[START OF DATASET EXCERPT]

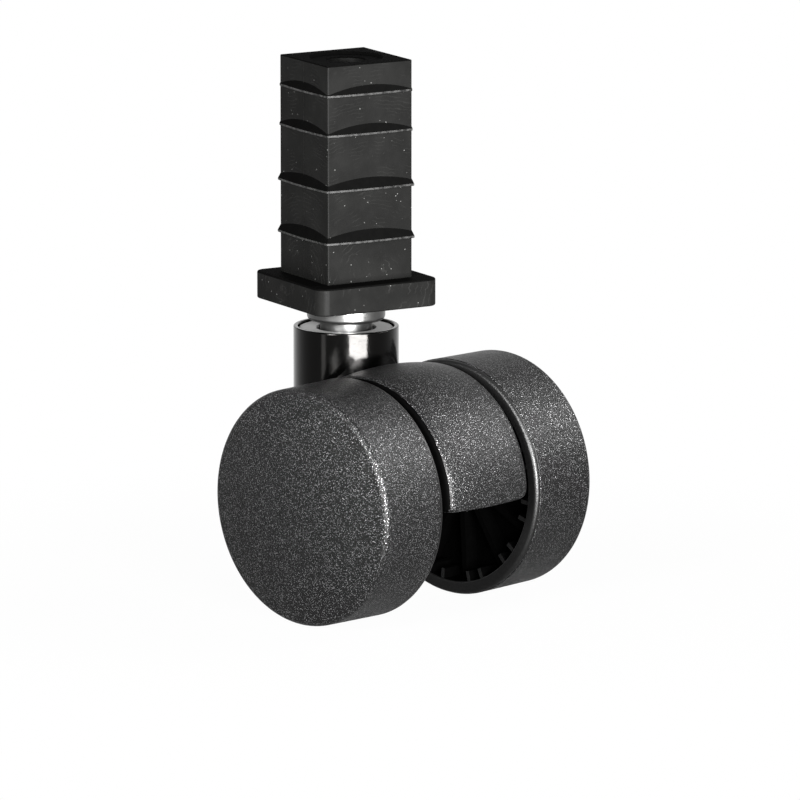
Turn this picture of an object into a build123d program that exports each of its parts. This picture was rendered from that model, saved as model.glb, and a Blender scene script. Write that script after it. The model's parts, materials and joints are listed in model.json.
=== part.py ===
from build123d import *
import math
import os

os.makedirs("parts", exist_ok=True)

# Driving dimensions in millimetres. The origin is the centre of the flange's
# upper face, on the swivel axis. +Z is up, +X points from the swivel axis to the axle.

# Insert
plug_width = 20.15
plug_height = 45.85
plug_edge_r = 0.25
insert_turn_deg = -16.1
flange_width = 28.7
flange_thick = 5.77
flange_corner_r = 2.6
flange_edge_r = 0.35
plug_hole_r = 3.95
dish_r = 7.7
dish_depth = 0.55

# Barbs: upper edge of each lip, how far it stands out at mid face and at the
# corners, and the height of the slope that runs back into the plug
barb_levels = [8.9, 19.9, 31.5, 39.8]
barb_stands = [0.95, 0.9, 0.65, 0.55]
barb_corner_stands = [0.4, 0.35, 0.1, 0.05]
barb_slopes = [2.2, 2.1, 1.8, 1.6]
barb_lip = 0.6

# King pin, its retaining ring and the thrust disc
stem_top = 30.0
collar_r = 8.2
collar_thick = 3.75
collar_edge_r = 0.9
pin_r = 5.5
pin_end = -33.0
pin_dome = 1.6
stem_chamfer = 0.8
stem_lead = 1.5
pin_groove_r = 4.7
pin_ring_thick = 1.2
pin_ring_z = -29.6
pin_ring_r = 6.3
pin_ring_slot = 1.2
ring_room = 0.6
disc_thick = 1.2

# Barrel
sleeve_r = 11.05
sleeve_wall = 0.95
sleeve_top = -10.8
sleeve_bottom = -27.0
bush_below_rim = 0.45
bush_flange_thick = 1.3
bush_edge_gap = 0.25
bush_mouth_r = 6.3
bush_mouth_depth = 1.5
bush_wall = 2.0

# Hood
axle_x = 16.8
axle_z = -43.0
hood_side_margin = 1.2
hood_over_tread = 0.7
hood_wall = 3.4
hood_crown_drop = 0.0085
hood_edge_round = 2.2
hood_front_deg = -1.3
hood_back_deg = 180.0
hood_left_corner_r = 1.0
hood_right_corner_r = 2.6
hood_lip_r = 0.7
web_thick = 5.0
boss_r = 6.2
hood_rib_thick = 1.4
hood_rib_degs = [14, 42, 70, 98]
hood_rib_inset = 1.6
column_edge_r = 1.0

# Axle, with its ends past the retaining rings
axle_r = 3.0
axle_tail = 0.5
axle_chamfer = 0.4
spacer_thick = 1.15
spacer_rim = 2.95
axle_ring_thick = 0.8
axle_ring_play = 0.6
axle_ring_r = 4.6
axle_groove_r = 2.4
axle_ring_slot = 0.9

# Wheels
tread_r = 25.0
tread_taper = 0.2
tread_width = 16.07
face_rise = 2.2
face_round = 1.4
shell_wall = 1.5
shell_face_wall = 2.0
wheel_gap = 1.75
shoulder_width = 1.0
shoulder_step = 0.15
shoulder_round = 0.8
shoulder_groove = 0.15
shoulder_groove_depth = 0.7
rim_wall = 1.3
rim_lip_round = 0.35
rim_depth = 13.0
rim_web_depth = 6.5
rim_web_thick = 1.8
hub_r = 6.0
hub_length = 15.5
hub_pocket_r = 5.1
hub_pocket_depth = 2.7
hub_bush_wall = 1.2
spoke_count = 12
spoke_thick = 1.3
spoke_inset = 3.2
teeth_per_spoke = 3
tooth_thick = 0.9
tooth_reach = 2.1
tooth_inset = 0.4
rib_turn_deg = -3.2
rib_root = 0.2

# Fits: radial running clearance, overlap of pressed pieces, end clearance
run_gap = 0.05
press = 0.02
end_gap = 0.1

# Places along the axle that follow, measured from the middle plane
hood_half_width = sleeve_r + hood_side_margin
hub_start = hood_half_width + spacer_thick + end_gap
hub_end = hub_start + hub_length
hub_pocket_at = hub_end - hub_pocket_depth
axle_ring_at = hub_pocket_at + axle_ring_play
axle_half = axle_ring_at + axle_ring_thick + axle_tail
rim_start = hood_half_width + wheel_gap
rim_web_at = rim_start + rim_web_depth
tread_start = rim_start + shoulder_width
face_edge = tread_start + tread_width

# Radii about the axle that follow
hood_crown_r = tread_r + hood_over_tread
hood_inner_r = hood_crown_r - hood_wall
cup_r = tread_r - shell_wall
rim_wall_r = cup_r - rim_wall
tooth_inner_r = rim_wall_r - tooth_reach
shoulder_r = tread_r - shoulder_step


def ring_solid(points_rz):
    """Turn a closed outline of (radius, z) points about Z."""
    outline = [(r, 0, z) for r, z in points_rz]
    return revolve(make_face(Polyline(*outline, close=True)), Axis.Z)


def tube(r_out, r_in, z_low, z_high):
    return ring_solid([(r_in, z_low), (r_out, z_low), (r_out, z_high), (r_in, z_high)])


def rod(r, z_low, z_high):
    return tube(r, 0, z_low, z_high)


def dome_point(r, z_end, rise, share):
    """A point of a shallow dome under a pin, at a share of the pin's radius."""
    return (r * share, z_end + rise * share * share)


def split_ring(r_out, r_in, z_low, z_high, slot, turn_deg):
    gap = Pos(r_out, 0, (z_low + z_high) / 2) * Box(2 * r_out, slot, z_high - z_low + 1)
    return Rot(0, 0, turn_deg) * (tube(r_out, r_in, z_low, z_high) - gap)


def to_axle(solid, side):
    """Stand a solid made about Z on the axle; side is -1 for left and +1 for right."""
    return Pos(axle_x, 0, axle_z) * Rot(-90 * side, 0, 0) * solid


def save(solid, node):
    solid.label = node
    export_step(solid, f"parts/{node}.step")


# Square insert
half_plug = plug_width / 2
plug = extrude(RectangleRounded(plug_width, plug_width, plug_edge_r), plug_height)
flange = Pos(0, 0, -flange_thick) * extrude(
    RectangleRounded(flange_width, flange_width, flange_corner_r), flange_thick
)
flange = fillet(flange.faces().sort_by(Axis.Z)[0].edges(), flange_edge_r)
flange = fillet(flange.faces().sort_by(Axis.Z)[-1].edges(), flange_edge_r)
insert = plug + flange
for level, stand, corner_stand, slope_height in zip(
    barb_levels, barb_stands, barb_corner_stands, barb_slopes
):
    corner_at = half_plug + corner_stand
    bow = stand - corner_stand
    bow_r = (corner_at * corner_at + bow * bow) / (2 * bow)
    bow_place = Pos(half_plug + stand - bow_r, 0, 0)
    lip_side = bow_place * Pos(0, 0, level - barb_lip / 2) * Cylinder(bow_r, barb_lip)
    slope_side = bow_place * Pos(0, 0, level + slope_height / 2) * Cone(
        bow_r, bow_r - stand, slope_height
    )
    lip, slope = lip_side, slope_side
    for quarter in (1, 2, 3):
        lip &= Rot(0, 0, 90 * quarter) * lip_side
        slope &= Rot(0, 0, 90 * quarter) * slope_side
    insert += [lip, slope]
insert -= rod(plug_hole_r, -flange_thick - 1, plug_height + 1)
insert -= rod(dish_r, plug_height - dish_depth, plug_height + 1)
insert = Rot(0, 0, insert_turn_deg) * insert
save(insert, "square_insert")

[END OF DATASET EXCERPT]

Exactly repeat the lines running from the top of the listing to the line bearing "barb_lip = 0.6", both of those lines included, and only them.

● COMPLETE ANSWER:
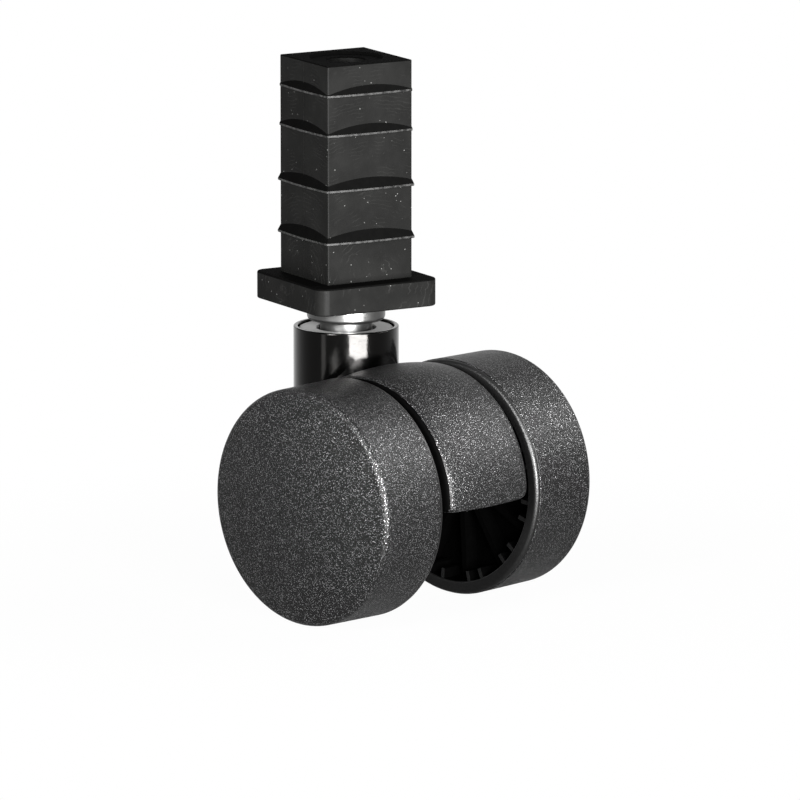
Turn this picture of an object into a build123d program that exports each of its parts. This picture was rendered from that model, saved as model.glb, and a Blender scene script. Write that script after it. The model's parts, materials and joints are listed in model.json.
=== part.py ===
from build123d import *
import math
import os

os.makedirs("parts", exist_ok=True)

# Driving dimensions in millimetres. The origin is the centre of the flange's
# upper face, on the swivel axis. +Z is up, +X points from the swivel axis to the axle.

# Insert
plug_width = 20.15
plug_height = 45.85
plug_edge_r = 0.25
insert_turn_deg = -16.1
flange_width = 28.7
flange_thick = 5.77
flange_corner_r = 2.6
flange_edge_r = 0.35
plug_hole_r = 3.95
dish_r = 7.7
dish_depth = 0.55

# Barbs: upper edge of each lip, how far it stands out at mid face and at the
# corners, and the height of the slope that runs back into the plug
barb_levels = [8.9, 19.9, 31.5, 39.8]
barb_stands = [0.95, 0.9, 0.65, 0.55]
barb_corner_stands = [0.4, 0.35, 0.1, 0.05]
barb_slopes = [2.2, 2.1, 1.8, 1.6]
barb_lip = 0.6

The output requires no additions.